Germany has been one of the EU’s strongest opponents of a ban on energy imports from Russia. But this week, Foreign Minister Annalena Baerbock pledged to end Russian oil imports by the end of the year. However, the German government has made no such commitment for gas. Employers and unions this week issued a joint statement warning that “a quick gas embargo would lead to lost production, closures, further deindustrialization and long-term loss of jobs in Germany.” Martin Brudermüller, chief executive of BASF, said that the closure of Russian gas imports to Germany would cause the “worst crisis since the Second World War”. Finance Minister Christian Lindner told the BBC: “We are ready to stop all energy imports from Russia, it is only a matter of time.”

Halliburton, the oilfield services group, reported a 24% rise in revenue and a 44% rise in adjusted profit for the first quarter, and gave an optimistic view of its outlook for the rest of the year. Chief Executive Officer Jeff Miller said: “We see significant strain across the entire oil and gas value chain in North America.
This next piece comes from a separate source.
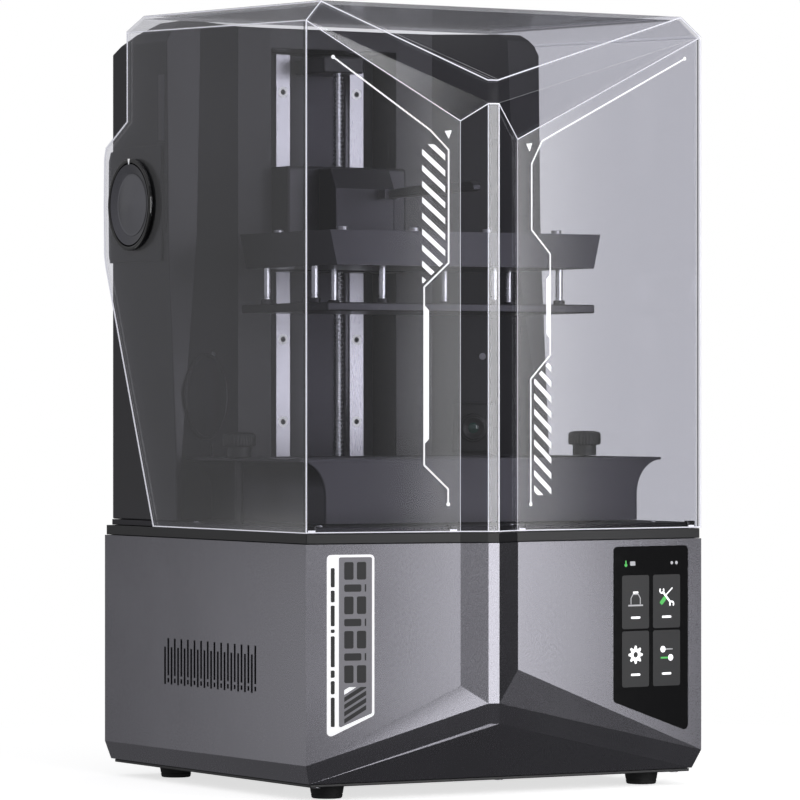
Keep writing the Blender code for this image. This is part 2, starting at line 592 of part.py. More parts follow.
# ---- vat ------------------------------------------------------------------------------------
def build_vat():
    """Open trough: walls flare out to a flat rim, and the floor is the film below it."""
    sections = ((128.0, (-92.0, 57.0), VAT_FLOOR, 10.0), (128.0, (-92.0, 57.0), 208.0, 10.0),
                (129.5, (-93.0, 58.0), 218.0, 11.5), (134.0, (-95.5, 59.5), 225.5, 15.0),
                (140.0, (-98.5, 61.0), 229.0, 18.0), (VAT_RIM_HALF, VAT_Y, VAT_RIM - 2.0, 24.0),
                (VAT_RIM_HALF, VAT_Y, VAT_RIM, 24.0),
                (125.5, (-89.5, 54.5), VAT_RIM, 8.0), (125.5, (-89.5, 54.5), VAT_FLOOR, 8.0))
    rings = [[(x, y, z) for x, y in rounded_rectangle(half, span, radius, 4)]
             for half, span, z, radius in sections]
    vat = loft("vat_body", "anodised_grey", rings + rings[:1])
    seam = vat.modifiers.new("weld", "WELD")
    seam.merge_threshold = 0.00001
    for side, label in ((-1, "left"), (1, "right")):
        cut_rod(vat, f"rim_hole_{label}", (side * KNOB_X, KNOB_Y, 230.0), 3.6, 20.0, segments=16)
    return vat


build_vat()
prism("release_film", "release_film", rounded_rectangle(127.0, (-91.0, 56.0), 9.0, 4), 186.8, 187.1)

for side, label in ((-1, "left"), (1, "right")):
    collar = VAT_RIM + GAP
    turned(f"vat_knob_{label}", "dark_plastic",
           [(0.0, 250.2), (KNOB_RADIUS - 1.5, 250.0), (KNOB_RADIUS, 248.5), (KNOB_RADIUS, 241.0),
            (KNOB_RADIUS - 1.0, 240.0), (8.6, 240.0), (8.6, collar), (3.0, collar), (3.0, 178.5),
            (0.0, 178.5)],
           (side * KNOB_X, KNOB_Y, 0.0))


# ---- lid ------------------------------------------------------------------------------------
LID_REAR_Y = 128.5
EAR = ((LID_REAR_Y, 474.0), (161.5, 456.0), (164.0, 448.0), (164.6, HINGE_Z), (164.0, 378.0), (162.0, 370.0))
EAR_PLATE = ((80.0, 372.0), (160.0, 372.0), (161.6, 378.0), (162.2, HINGE_Z), (161.6, 446.0), (158.6, 452.6),
             (128.0, 455.0), (80.0, 455.0))
LID_HEEL_Y = 88.0              # rear end of the side panels at the bottom


def build_lid():
    """Clear cover: faceted front and top, side panels that bulge round the hinge hubs."""
    crease = ((-147.0, -130.4, 544.2), (-29.0, -155.5, 493.0), (-22.2, -157.4, 493.0),
              (147.0, -130.4, 544.2))
    bm, ends = prow_skin(BAND_TOP + GAP, LID_HIGH_Z, crease, LID_REAR_Y, (538.6, 550.5))
    bm.faces.new((ends["front"][0], ends["front"][1], ends["fold"][1], ends["fold"][0]))
    for side, low, edge in zip((-1, 1), ends["low"], ends["edge"]):
        low.co.y = LID_HEEL_Y * MM
        rear = next(link for link in bm.edges if low in link.verts and edge in link.verts)
        for y, z in reversed(EAR):
            rear, corner = bmesh.utils.edge_split(rear, edge, 0.5)
            corner.co = Vector((side * HALF_WIDTH, y, z)) * MM
            rear = next(link for link in corner.link_edges if edge in link.verts)
    lid = place("lid", mesh_from(bm, "lid"), "clear_plastic")
    add_wall(lid, WALL)
    for side, label in ((-1, "left"), (1, "right")):
        hinge = (side * HALF_WIDTH, HINGE_Y, HINGE_Z)
        cut_rod(lid, f"hub_hole_{label}", hinge, LID_HOLE_RADIUS, 12.0, "X", 40)


build_lid()
HUB_PROFILE = ((0.0, 161.4), (22.0, 161.2), (26.0, 161.0), (29.0, HUB_FACE_X), (32.2, HUB_FACE_X),
               (HUB_RADIUS, 162.9), (HUB_RADIUS, HALF_WIDTH + GAP), (26.4, HALF_WIDTH + GAP), (26.4, 157.4),
               (8.4, 157.4), (8.4, 160.2), (0.0, 160.2))
for side, label in ((-1, "left"), (1, "right")):
    hub = turned(f"lid_hub_{label}", "dark_plastic", HUB_PROFILE, (0.0, 0.0, 0.0), segments=40)
    hub.matrix_world = (Matrix.Translation(Vector((0.0, HINGE_Y, HINGE_Z)) * MM)
                        @ Matrix.Rotation(side * math.pi / 2, 4, "Y"))
    inner, outer = sorted((side * 157.1, side * 158.4))
    plate = prism(f"hinge_plate_{label}", "tower_plastic", EAR_PLATE, inner, outer, "X")
    cut_rod(plate, f"plate_hole_{label}", (side * 157.7, HINGE_Y, HINGE_Z), LID_HOLE_RADIUS, 12.0, "X", 40)
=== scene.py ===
import math

import bmesh
import bpy
import numpy as np
from bpy.props import FloatProperty, FloatVectorProperty, IntProperty, PointerProperty
from mathutils import Matrix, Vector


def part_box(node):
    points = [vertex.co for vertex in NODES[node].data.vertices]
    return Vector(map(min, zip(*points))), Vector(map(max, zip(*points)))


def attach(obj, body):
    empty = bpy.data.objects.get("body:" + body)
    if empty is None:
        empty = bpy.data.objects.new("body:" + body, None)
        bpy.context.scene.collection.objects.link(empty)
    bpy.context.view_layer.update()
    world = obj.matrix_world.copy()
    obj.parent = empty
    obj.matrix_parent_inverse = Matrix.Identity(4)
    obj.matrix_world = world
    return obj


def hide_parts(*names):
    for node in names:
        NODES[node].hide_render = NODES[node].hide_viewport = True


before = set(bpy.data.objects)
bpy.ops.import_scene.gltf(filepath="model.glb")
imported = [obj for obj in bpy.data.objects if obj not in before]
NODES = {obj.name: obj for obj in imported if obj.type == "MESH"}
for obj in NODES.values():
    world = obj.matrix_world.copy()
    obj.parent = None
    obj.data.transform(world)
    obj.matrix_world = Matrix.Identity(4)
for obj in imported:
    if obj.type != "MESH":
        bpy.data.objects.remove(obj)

bl_info = {
    "name": "Resin printer looks",
    "version": (1, 0, 0),
    "blender": (4, 5, 0),
    "location": "3D View > Sidebar > Resin printer",
    "description": "Builds the visible pieces, finishes and studio of a resin printer around its frame",
    "category": "Object",
}

MM = 0.001


# ---- colours, shader nodes ------------------------------------------------------------------
def linear(code):
    """Turns an sRGB hex colour into linear red, green and blue."""
    parts = np.array([int(code[i:i + 2], 16) for i in (1, 3, 5)]) / 255
    low, high = parts / 12.92, ((parts + 0.055) / 1.055) ** 2.4
    return tuple(float(x) for x in np.where(parts <= 0.04045, low, high))


def rgba(colour):
    """A linear colour with full opacity, as a shader socket takes it."""
    return (*colour, 1.0)


def add_node(tree, kind, inputs=None, **settings):
    """Adds a shader node: settings are its properties, inputs its sockets, each a value or a link."""
    made = tree.nodes.new(f"ShaderNode{kind}")
    for name, value in settings.items():
        setattr(made, name, value)
    for key, value in (inputs or {}).items():
        if isinstance(value, bpy.types.NodeSocket):
            tree.links.new(value, made.inputs[key])
        else:
            made.inputs[key].default_value = value
    return made


def new_material(name):
    """An empty node material, its tree and the object's own coordinates."""
    material = bpy.data.materials.new(name)
    material.use_nodes = True
    tree = material.node_tree
    tree.nodes.clear()
    return material, tree, add_node(tree, "TexCoord").outputs["Object"]


def ranged(tree, value, start, end, low, high):
    """Maps a value from one range to another."""
    return add_node(tree, "MapRange", {"Value": value, "From Min": start, "From Max": end, "To Min": low,
                                       "To Max": high}).outputs[0]


def solid_finish(name, colour, roughness, grain_mm, metallic=0.0, spread=0.08, relief=0.15, uneven=0.06,
                 stretch=(1.0, 1.0, 1.0), coat=0.0, glow=0.0):
    """An opaque finish whose grain, in millimetres, varies its colour, gloss and height.

    spread is how far the grain lightens and darkens the colour, uneven how far it moves the
    roughness, relief the depth of the bump and stretch the grain's scale along each axis; glow is
    painted light, an even glow that a bright ink or an edge gives on top of what falls on it.
    """
    material, tree, place = new_material(name)
    scaled = add_node(tree, "Mapping", {"Vector": place, "Scale": stretch}).outputs["Vector"]
    grain = add_node(tree, "TexNoise", {"Vector": scaled, "Scale": 1 / (grain_mm * MM),
                                        "Detail": 2.0, "Roughness": 0.6})
    cloud = add_node(tree, "TexNoise", {"Vector": place, "Scale": 9.0, "Detail": 3.0})
    both = add_node(tree, "Math", {0: grain.outputs["Fac"], 1: cloud.outputs["Fac"]},
                    operation="ADD")
    shade = ranged(tree, both.outputs[0], 0.6, 1.4, 0.0, 1.0)
    dark = tuple(c * (1 - spread) for c in colour)
    light = tuple(min(1.0, c * (1 + spread)) for c in colour)
    tint = add_node(tree, "Mix", {0: shade, 6: rgba(dark), 7: rgba(light)},
                    data_type="RGBA")
    gloss = ranged(tree, both.outputs[0], 0.6, 1.4, max(0.02, roughness - uneven),
                   min(1.0, roughness + uneven))
    bump = add_node(tree, "Bump", {"Strength": relief, "Distance": grain_mm * MM * 0.2,
                                   "Height": grain.outputs["Fac"]})
    shader = add_node(tree, "BsdfPrincipled", {
        "Base Color": tint.outputs[2], "Roughness": gloss, "Normal": bump.outputs[0],
        "Metallic": metallic, "Coat Weight": coat, "Emission Color": rgba(colour),
        "Emission Strength": glow})
    add_node(tree, "OutputMaterial", {"Surface": shader.outputs[0]})
    return material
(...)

Commodity prices and strengthening customer demand in the face of a nearly depleted equipment market are expected to drive expansion in Completions & Production division margins.”

Oil producers in the Federal Reserve district that includes Oklahoma, Colorado and Wyoming say they need an average crude price of $62 a barrel for drilling to be profitable, but $86 a barrel for a substantial increase in activity. , according to the latest energy survey from the Kansas City Federal Reserve.